Language Embedded 3D Gaussians for Open-Vocabulary Scene Understanding
Jin-Chuan Shi, Miao Wang, Hao-Bin Duan, Shao-Hua Guan
TL;DR
This work addresses open-vocabulary querying in 3D scenes by augmenting 3D Gaussian Splatting with a compact, quantized language feature space and an uncertainty-guided semantic smoothing mechanism. It introduces a dense language feature extraction pipeline that fuses CLIP and DINO, followed by a max-cosine quantization to a discrete codebook, enabling memory-efficient embedding on dense 3D Gaussians. A compact semantic feature vector per Gaussian is learned and rendered to 2D, then decoded to discrete indices with a cross-entropy loss; semantic uncertainty and an adaptive low-frequency spatial smoothing loss suppress cross-view inconsistencies. Experiments on six Mip-NeRF360 scenes show state-of-the-art visual quality and open-vocabulary querying accuracy with real-time rendering on consumer hardware, highlighting practical impact for interactive 3D scene understanding and editing.
Abstract
Open-vocabulary querying in 3D space is challenging but essential for scene understanding tasks such as object localization and segmentation.
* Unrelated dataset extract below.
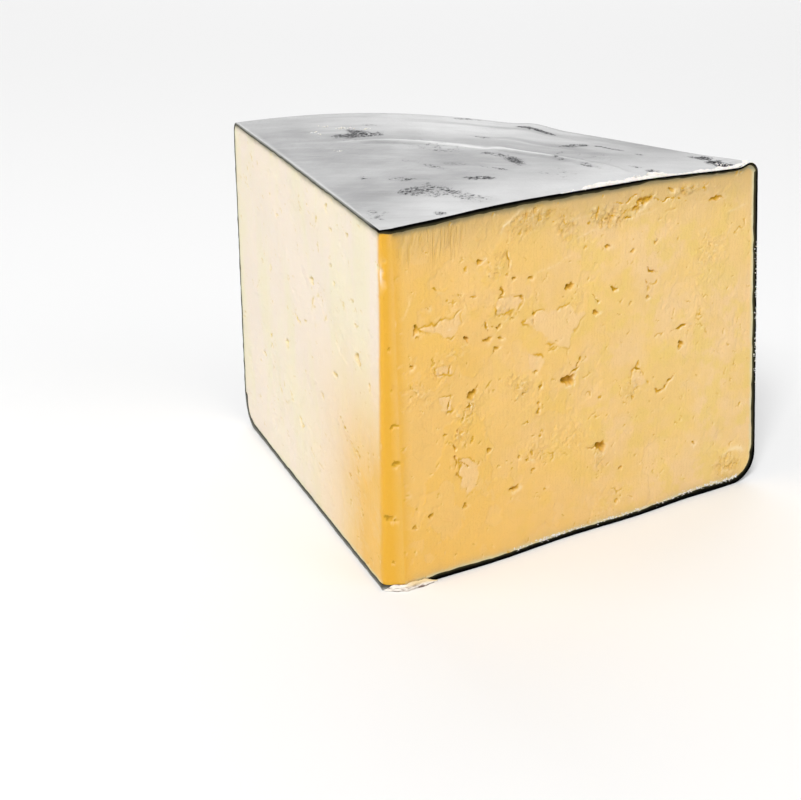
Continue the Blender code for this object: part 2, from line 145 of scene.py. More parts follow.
TIP_HOLES = (
    (6.6, 70, 2.2, 1.1, 8), (6.8, 54.5, 2.2, 1.3, 14), (3, 31.5, 1.9, 1.3, 5), (4.5, 100, 0.9, 0.7, 0),
    (5.6, 30.5, 0.8, 0.6, -30), (4, 12, 0.8, 0.6, 0), (5.5, 84, 0.9, 0.5, 40),
)

# The shaved tip is this wide, and has a nick this high up, this large and this deep, in mm
TIP_WIDTH = 9.0
NICK_PLACE = 129
NICK_SIZE = 5
NICK_DEPTH = 1.5

# Cracks, in mm: width and depth, then points from the tip and up
RIGHT_CRACKS = (
    (0.3, 0.55, (54, 134), (54.3, 127), (54, 121)),
    (0.5, 0.8, (52, 116), (52, 112), (51, 111), (49, 110), (49, 105)),
    (0.45, 0.7, (71, 65), (70.5, 61), (71, 57)),
    (0.4, 0.6, (66, 50), (71, 51), (73, 49)),
    (0.6, 0.9, (32, 62), (31, 58), (32, 54), (32, 47), (33, 42)),
    (0.55, 0.8, (34, 49), (38, 46), (41, 45), (44, 48)),
    (0.45, 0.6, (135, 79), (138, 81), (144, 82), (151, 81)),
    (0.6, 0.8, (129, 57), (132, 55.5), (135, 56), (137.5, 59), (140, 61)),
    (0.4, 0.6, (116, 67), (117.5, 68), (119, 68), (124, 65)),
    (0.4, 0.6, (116, 65), (117.5, 68)),
    (0.45, 0.7, (123, 111), (123.6, 109), (128, 108)),
    (0.35, 0.5, (122, 106), (123, 101)),
    (0.4, 0.6, (103, 107), (106, 105), (111, 105.5)),
    (0.35, 0.5, (96, 105), (98, 102), (100, 101)),
    (0.45, 0.65, (33, 116), (37, 115), (40, 114)),
    (0.4, 0.6, (67, 104), (67.4, 101), (67, 97)),
    (0.4, 0.6, (44, 103), (45.5, 101.5), (47, 99)),
    (0.45, 0.6, (39, 75), (41, 77.5), (42, 80)),
    (0.4, 0.6, (71, 74), (70.6, 71), (70, 68)),
    (0.3, 0.45, (62, 58), (65, 58.5), (68, 56)),
    (0.35, 0.5, (94, 79), (91, 78), (88, 75), (85, 72)),
    (0.4, 0.6, (96, 39), (100, 38.6), (103, 38)),
    (0.4, 0.6, (22, 87), (24, 85.5), (28, 86.5), (29, 89)),
    (0.35, 0.5, (30, 77), (29, 72), (27, 69)),
    (0.3, 0.45, (36, 78), (38, 72), (35, 66), (33, 62)),
    (0.4, 0.6, (111, 135), (115, 137), (119, 138), (124, 140)),
    (0.3, 0.45, (107, 132.5), (112, 133.5), (117, 135)),
    (0.22, 0.4, (124, 138), (135, 137), (147, 134.5)),
    (0.3, 0.45, (104, 139), (110, 139.5), (119, 142)),
)
LEFT_CRACKS = (
    (0.5, 0.6, (49, 57), (38, 53), (28, 47)),
    (0.5, 0.6, (84, 84), (92, 80), (104, 82)),
    (0.5, 0.6, (133, 62), (136, 52), (133, 44)),
)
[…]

Language-embedded scene representations have made progress by incorporating language features into 3D spaces. However, their efficacy heavily depends on neural networks that are resource-intensive in training and rendering. Although recent 3D Gaussians offer efficient and high-quality novel view synthesis, directly embedding language features in them leads to prohibitive memory usage and decreased performance. In this work, we introduce Language Embedded 3D Gaussians, a novel scene representation for open-vocabulary query tasks. Instead of embedding high-dimensional raw semantic features on 3D Gaussians, we propose a dedicated quantization scheme that drastically alleviates the memory requirement, and a novel embedding procedure that achieves smoother yet high accuracy query, countering the multi-view feature inconsistencies and the high-frequency inductive bias in point-based representations. Our comprehensive experiments show that our representation achieves the best visual quality and language querying accuracy across current language-embedded representations, while maintaining real-time rendering frame rates on a single desktop GPU.